The Rosenbach’s 1860s townhouse and garden provide an intimate setting for the brothers’ collections of rare books, manuscripts, furniture, silver, paintings, prints, drawings, and sculpture. The house is located in the heart of the Rittenhouse-Fitler historic district in Center City Philadelphia.
Museum visitors enjoy regular exhibitions drawn from the Rosenbach’s impressive holdings. In the years since its founding, the Rosenbach collections have continued to grow.
The decorative and fine arts collections are rich and varied, ranging from Egyptian sculpture and English furniture to American portraiture. Highlights of these collections include a fine mid-18th century Philadelphia tall chest, silver by Hester Bateman and Myer Myers, a portrait by painter Thomas Sully of 19th century civic leader Rebecca Gratz, and the largest collection of oil-on-metal portrait miniatures in the United States.
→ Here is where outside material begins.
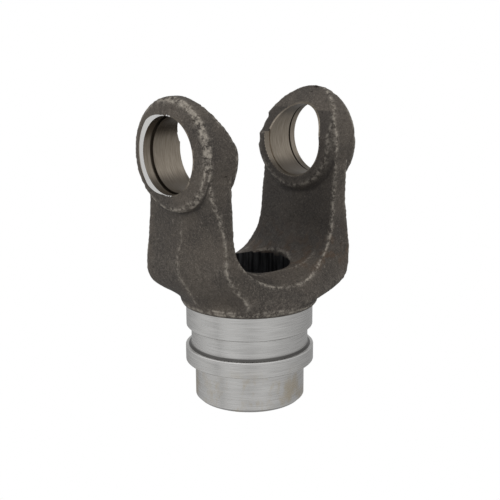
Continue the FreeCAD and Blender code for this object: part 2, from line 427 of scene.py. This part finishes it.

The Rosenbach preserves a nearly unparalleled rare book and manuscript collection, with particular strength in American and British literature and history. Exhibitions, programs, and research with this collection have focused on Colonial American history, African American history, children’s literature, book arts and technology, gay and lesbian literature, early Modernism, and much more.
Other selected highlights from our collections include, but are not limited to :
- Bram Stoker: notes and outlines for Dracula;
- George Washington: more than one hundred personal letters;
- Lewis Carroll: more than 600 letters, his rarest photographs, books, and more;
- William Blake: original drawings and books;
- Cervantes: an extremely rare copy of the first edition of Don Quixote and documents in Cervantes’s hand;
- Phillis Wheatley: first editions of the first book published by an African American;
- Thomas Jefferson: various lists pertaining to enslaved persons on his plantations;
- Charles Dickens: the largest surviving portions of the manuscripts for Pickwick Papers and Nicholas Nickleby;
- Joseph Conrad: manuscripts for two-thirds of his literary works, including Lord Jim, Nostromo, and The Secret Agent;
- Mercedes de Acosta: letters, photographs, and ephemera relating to cinema and lesbian history;
- Dylan Thomas: the manuscript and typescript for Under Milk Wood;
- Girolomo da Carpi: more than 150 drawings from his Roman sketchbook;
- Fragonard: original drawings for Orlando Furioso;
- George Cruikshank: over 4,000 caricatures and book illustrations, many of them signed;
- Samuel Yellin: a pair of elaborate grillwork doors; over a dozen drawings.
Additionally, the Rosenbach has a long and important relationship with the modernist poet Marianne Moore (1887-1972). In the late 1960s, the museum purchased from Moore virtually all of her manuscripts and correspondence. When she bequeathed her personal belongings to the Rosenbach, the living room of her Greenwich Village apartment was recreated in the museum as a permanent installation. The Marianne Moore papers and living room have earned the Rosenbach designation as a National Literary Landmark by Friends of Libraries, USA.
The Rosenbach is an internationally known destination for lovers of literature, art, and history. Permanent installations, special exhibitions, outreach programs, and individualized research appointments work to bring the Rosenbach brothers’ vision to new and broader audiences every day.